Object modeling scripts:

>> Begin

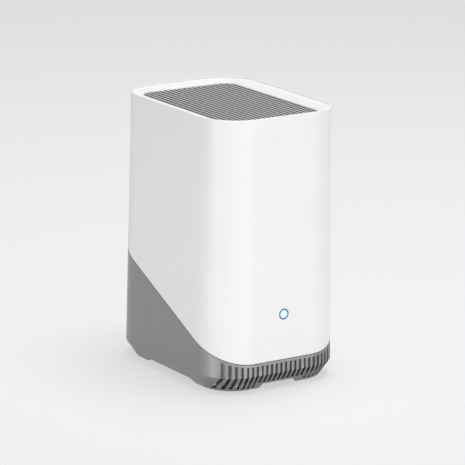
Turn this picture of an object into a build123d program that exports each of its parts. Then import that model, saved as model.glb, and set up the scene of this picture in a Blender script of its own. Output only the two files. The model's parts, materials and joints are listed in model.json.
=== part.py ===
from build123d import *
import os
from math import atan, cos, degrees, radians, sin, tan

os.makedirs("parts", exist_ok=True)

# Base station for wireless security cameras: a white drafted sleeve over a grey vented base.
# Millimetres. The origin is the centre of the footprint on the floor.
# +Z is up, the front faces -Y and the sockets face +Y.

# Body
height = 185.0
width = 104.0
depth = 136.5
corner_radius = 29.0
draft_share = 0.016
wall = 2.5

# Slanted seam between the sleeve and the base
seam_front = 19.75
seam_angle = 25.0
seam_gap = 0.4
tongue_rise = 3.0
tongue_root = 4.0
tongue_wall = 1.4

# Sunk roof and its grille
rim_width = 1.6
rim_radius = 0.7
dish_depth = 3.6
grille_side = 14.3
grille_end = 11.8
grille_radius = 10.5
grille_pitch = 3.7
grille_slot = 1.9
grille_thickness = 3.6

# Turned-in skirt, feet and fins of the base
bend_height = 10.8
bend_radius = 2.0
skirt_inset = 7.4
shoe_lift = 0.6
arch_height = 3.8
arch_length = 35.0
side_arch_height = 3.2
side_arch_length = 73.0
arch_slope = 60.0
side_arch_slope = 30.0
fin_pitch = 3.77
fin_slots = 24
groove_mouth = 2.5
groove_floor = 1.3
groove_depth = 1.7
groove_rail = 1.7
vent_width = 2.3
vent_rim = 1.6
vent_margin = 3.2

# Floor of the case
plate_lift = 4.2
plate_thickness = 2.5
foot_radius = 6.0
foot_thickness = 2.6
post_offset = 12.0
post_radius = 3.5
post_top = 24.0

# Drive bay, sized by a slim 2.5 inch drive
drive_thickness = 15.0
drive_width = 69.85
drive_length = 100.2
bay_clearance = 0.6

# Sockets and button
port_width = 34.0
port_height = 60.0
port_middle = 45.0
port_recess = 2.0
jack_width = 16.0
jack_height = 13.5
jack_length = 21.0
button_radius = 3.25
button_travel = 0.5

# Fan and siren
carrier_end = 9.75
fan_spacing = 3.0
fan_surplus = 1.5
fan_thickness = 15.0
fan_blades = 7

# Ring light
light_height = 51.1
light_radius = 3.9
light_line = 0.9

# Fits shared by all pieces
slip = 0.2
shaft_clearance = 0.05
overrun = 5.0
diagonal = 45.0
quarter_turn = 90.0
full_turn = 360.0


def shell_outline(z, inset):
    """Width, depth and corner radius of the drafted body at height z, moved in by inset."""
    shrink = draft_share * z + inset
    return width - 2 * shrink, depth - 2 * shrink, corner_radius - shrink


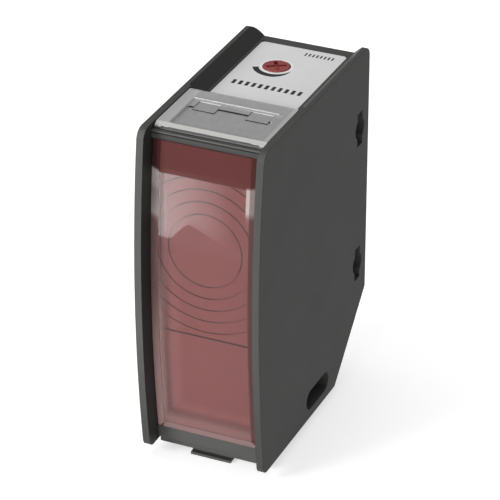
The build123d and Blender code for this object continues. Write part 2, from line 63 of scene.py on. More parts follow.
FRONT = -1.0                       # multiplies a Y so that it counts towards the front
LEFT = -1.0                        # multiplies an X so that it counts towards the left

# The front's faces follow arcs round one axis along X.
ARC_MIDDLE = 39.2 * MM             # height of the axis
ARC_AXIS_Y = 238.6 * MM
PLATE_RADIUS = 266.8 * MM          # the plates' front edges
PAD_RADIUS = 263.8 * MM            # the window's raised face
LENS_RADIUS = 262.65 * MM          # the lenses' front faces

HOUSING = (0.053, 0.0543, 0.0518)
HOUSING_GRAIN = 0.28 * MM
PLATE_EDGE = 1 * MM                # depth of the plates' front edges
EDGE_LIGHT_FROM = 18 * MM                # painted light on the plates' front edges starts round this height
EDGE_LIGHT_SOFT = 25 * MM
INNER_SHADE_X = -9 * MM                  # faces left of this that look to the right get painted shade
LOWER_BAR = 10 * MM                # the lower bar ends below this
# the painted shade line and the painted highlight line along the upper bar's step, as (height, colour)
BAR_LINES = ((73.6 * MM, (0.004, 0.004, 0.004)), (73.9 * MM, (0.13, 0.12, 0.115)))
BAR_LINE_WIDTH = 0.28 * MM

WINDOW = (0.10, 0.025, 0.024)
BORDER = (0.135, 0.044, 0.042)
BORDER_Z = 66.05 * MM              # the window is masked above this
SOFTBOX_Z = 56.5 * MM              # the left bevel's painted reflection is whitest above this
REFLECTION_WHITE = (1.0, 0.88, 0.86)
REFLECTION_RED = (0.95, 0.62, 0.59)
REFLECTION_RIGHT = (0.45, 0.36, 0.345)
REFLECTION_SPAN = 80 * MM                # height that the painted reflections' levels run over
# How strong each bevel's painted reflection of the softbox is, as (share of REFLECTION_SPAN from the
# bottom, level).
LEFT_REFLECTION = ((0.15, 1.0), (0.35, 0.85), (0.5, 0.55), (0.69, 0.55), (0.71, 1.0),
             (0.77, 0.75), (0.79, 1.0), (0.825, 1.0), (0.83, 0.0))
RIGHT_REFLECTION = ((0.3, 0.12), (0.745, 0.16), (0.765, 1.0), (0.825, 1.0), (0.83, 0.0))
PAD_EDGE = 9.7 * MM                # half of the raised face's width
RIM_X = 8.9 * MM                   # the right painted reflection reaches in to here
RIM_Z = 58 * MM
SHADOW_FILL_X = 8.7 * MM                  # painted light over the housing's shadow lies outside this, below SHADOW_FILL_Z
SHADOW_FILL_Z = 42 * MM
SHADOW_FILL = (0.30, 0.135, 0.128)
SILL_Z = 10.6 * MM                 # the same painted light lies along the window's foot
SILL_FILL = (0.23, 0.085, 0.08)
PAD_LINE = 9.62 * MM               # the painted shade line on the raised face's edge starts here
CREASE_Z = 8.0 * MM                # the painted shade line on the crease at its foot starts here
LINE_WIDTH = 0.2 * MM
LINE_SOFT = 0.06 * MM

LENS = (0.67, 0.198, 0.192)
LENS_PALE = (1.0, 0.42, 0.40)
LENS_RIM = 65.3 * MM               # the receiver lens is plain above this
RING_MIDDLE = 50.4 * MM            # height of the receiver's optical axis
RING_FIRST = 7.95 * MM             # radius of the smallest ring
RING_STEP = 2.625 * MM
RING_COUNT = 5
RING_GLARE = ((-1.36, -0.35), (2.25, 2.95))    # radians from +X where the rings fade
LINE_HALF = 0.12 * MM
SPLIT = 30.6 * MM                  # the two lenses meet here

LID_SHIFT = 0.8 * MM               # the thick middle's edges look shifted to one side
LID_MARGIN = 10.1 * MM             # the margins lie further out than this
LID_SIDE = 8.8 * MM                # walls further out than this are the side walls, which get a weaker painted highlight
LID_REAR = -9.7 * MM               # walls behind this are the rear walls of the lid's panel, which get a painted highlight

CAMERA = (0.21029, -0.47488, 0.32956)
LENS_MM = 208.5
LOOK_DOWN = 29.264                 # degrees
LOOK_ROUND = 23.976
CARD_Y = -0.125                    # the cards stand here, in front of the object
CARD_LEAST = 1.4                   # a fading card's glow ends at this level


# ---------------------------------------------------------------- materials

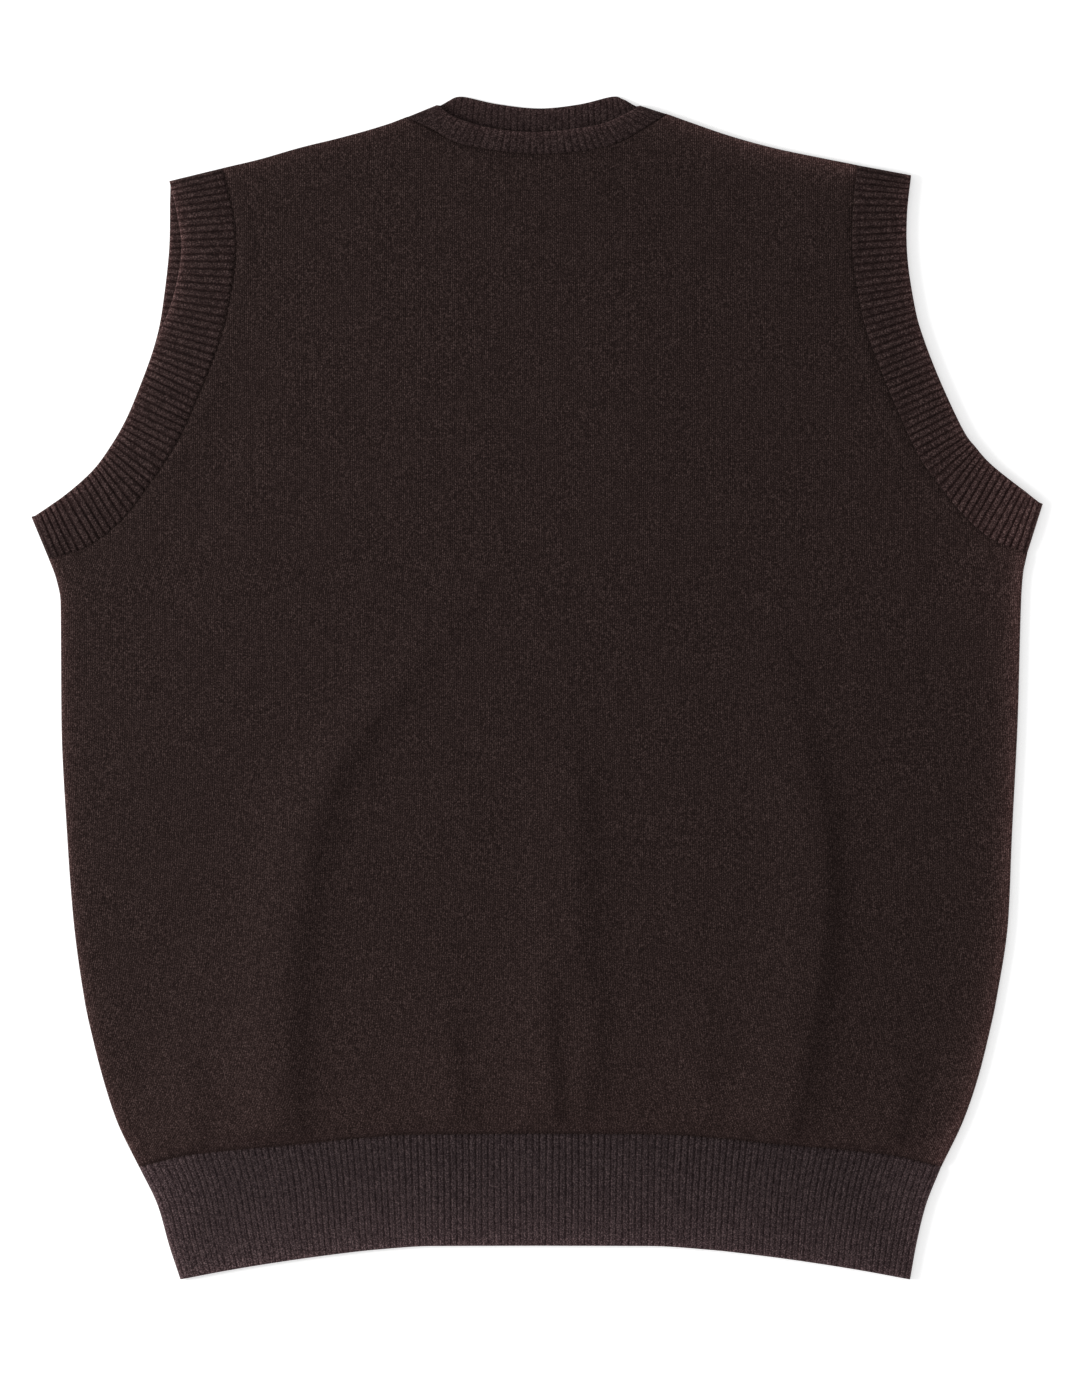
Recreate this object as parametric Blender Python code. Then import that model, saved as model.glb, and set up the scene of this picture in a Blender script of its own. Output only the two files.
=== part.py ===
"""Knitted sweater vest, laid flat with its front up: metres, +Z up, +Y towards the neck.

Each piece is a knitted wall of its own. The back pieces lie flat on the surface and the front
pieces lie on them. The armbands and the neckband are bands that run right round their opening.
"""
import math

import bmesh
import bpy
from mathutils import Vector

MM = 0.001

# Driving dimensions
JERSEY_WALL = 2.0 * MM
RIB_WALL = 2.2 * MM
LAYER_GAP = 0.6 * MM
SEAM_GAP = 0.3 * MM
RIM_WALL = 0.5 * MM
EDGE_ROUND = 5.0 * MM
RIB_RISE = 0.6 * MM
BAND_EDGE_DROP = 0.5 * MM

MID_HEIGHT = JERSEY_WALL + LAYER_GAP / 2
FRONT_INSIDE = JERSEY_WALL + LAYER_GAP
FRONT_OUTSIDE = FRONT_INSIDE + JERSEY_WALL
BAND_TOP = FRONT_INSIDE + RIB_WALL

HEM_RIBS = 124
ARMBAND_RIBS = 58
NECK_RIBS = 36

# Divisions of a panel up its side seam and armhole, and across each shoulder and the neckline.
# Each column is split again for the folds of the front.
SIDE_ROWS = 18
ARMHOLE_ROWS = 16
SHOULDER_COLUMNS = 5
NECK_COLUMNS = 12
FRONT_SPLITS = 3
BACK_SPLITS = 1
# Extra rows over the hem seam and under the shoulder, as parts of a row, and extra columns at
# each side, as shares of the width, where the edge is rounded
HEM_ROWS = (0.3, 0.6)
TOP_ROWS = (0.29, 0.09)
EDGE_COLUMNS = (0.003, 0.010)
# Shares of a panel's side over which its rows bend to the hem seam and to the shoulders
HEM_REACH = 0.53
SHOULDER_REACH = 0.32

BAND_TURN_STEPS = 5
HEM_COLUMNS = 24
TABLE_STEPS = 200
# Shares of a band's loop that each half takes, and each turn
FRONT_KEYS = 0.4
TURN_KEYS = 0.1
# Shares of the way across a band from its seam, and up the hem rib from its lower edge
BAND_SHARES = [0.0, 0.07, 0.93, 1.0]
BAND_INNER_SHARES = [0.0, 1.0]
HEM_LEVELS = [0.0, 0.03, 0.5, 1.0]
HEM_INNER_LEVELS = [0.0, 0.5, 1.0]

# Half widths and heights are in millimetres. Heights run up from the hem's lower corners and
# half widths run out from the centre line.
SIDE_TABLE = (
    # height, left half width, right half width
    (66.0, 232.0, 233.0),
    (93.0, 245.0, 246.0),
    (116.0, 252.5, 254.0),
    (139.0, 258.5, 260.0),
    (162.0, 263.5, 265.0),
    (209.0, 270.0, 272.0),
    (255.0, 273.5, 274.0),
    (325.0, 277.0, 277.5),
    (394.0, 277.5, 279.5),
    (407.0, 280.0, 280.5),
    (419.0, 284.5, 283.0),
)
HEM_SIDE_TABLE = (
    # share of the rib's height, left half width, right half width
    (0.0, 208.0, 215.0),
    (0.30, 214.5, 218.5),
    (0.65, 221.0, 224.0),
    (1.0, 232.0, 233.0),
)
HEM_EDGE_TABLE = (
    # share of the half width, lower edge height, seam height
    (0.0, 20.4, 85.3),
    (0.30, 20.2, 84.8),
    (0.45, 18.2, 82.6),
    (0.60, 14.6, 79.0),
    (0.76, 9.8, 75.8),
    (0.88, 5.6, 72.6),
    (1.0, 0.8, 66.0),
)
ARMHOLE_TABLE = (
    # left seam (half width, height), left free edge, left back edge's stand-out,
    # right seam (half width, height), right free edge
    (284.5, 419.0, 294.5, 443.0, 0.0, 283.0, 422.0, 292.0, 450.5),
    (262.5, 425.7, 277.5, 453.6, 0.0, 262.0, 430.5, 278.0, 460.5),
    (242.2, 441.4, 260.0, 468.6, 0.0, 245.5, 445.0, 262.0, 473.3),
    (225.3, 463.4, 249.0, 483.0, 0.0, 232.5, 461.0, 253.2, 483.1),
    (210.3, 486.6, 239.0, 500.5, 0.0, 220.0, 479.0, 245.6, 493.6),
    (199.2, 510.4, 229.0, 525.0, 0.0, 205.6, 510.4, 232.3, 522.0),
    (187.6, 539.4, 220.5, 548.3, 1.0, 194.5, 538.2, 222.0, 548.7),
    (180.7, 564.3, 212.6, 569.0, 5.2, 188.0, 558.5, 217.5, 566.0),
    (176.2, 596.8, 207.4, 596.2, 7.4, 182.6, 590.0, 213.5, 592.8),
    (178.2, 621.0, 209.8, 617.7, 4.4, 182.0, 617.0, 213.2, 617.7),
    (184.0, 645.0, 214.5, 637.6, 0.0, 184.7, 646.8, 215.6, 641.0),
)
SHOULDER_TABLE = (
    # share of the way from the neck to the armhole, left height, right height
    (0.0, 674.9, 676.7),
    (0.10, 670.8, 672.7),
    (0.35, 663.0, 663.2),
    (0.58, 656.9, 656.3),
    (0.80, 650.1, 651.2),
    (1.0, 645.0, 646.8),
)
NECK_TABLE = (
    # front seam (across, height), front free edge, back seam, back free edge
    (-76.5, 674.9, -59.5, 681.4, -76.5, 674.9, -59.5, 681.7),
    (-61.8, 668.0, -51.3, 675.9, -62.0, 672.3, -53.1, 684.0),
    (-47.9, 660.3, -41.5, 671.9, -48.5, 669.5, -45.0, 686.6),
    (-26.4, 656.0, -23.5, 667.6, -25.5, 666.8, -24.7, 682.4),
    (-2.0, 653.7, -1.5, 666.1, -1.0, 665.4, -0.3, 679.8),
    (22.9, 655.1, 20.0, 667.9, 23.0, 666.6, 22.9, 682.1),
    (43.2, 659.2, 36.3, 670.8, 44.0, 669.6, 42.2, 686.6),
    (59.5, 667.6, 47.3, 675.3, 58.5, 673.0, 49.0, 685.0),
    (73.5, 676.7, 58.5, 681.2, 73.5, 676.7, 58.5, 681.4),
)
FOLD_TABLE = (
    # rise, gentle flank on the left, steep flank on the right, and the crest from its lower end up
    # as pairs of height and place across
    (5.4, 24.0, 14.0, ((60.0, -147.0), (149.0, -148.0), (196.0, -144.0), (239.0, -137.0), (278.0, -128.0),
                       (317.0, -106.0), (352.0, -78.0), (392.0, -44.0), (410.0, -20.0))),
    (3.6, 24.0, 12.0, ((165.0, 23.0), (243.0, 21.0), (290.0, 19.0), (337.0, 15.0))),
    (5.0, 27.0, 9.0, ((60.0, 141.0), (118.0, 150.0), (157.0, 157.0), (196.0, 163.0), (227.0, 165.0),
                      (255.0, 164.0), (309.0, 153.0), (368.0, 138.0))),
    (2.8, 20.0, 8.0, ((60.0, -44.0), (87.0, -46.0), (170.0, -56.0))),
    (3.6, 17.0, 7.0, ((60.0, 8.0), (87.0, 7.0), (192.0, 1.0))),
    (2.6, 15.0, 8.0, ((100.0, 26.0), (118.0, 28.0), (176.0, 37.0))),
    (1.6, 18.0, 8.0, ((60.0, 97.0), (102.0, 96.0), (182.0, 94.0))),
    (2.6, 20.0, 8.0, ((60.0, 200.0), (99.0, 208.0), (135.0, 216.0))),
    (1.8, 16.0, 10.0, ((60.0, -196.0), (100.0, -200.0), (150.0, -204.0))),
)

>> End

Within the listing above, give again exactly every line from the line with "Recreate this object" through the line with "import math", both included, and no other line.

◆ **Exercise response**:
Recreate this object as parametric Blender Python code. Then import that model, saved as model.glb, and set up the scene of this picture in a Blender script of its own. Output only the two files.
=== part.py ===
"""Knitted sweater vest, laid flat with its front up: metres, +Z up, +Y towards the neck.

Each piece is a knitted wall of its own. The back pieces lie flat on the surface and the front
pieces lie on them. The armbands and the neckband are bands that run right round their opening.
"""
import math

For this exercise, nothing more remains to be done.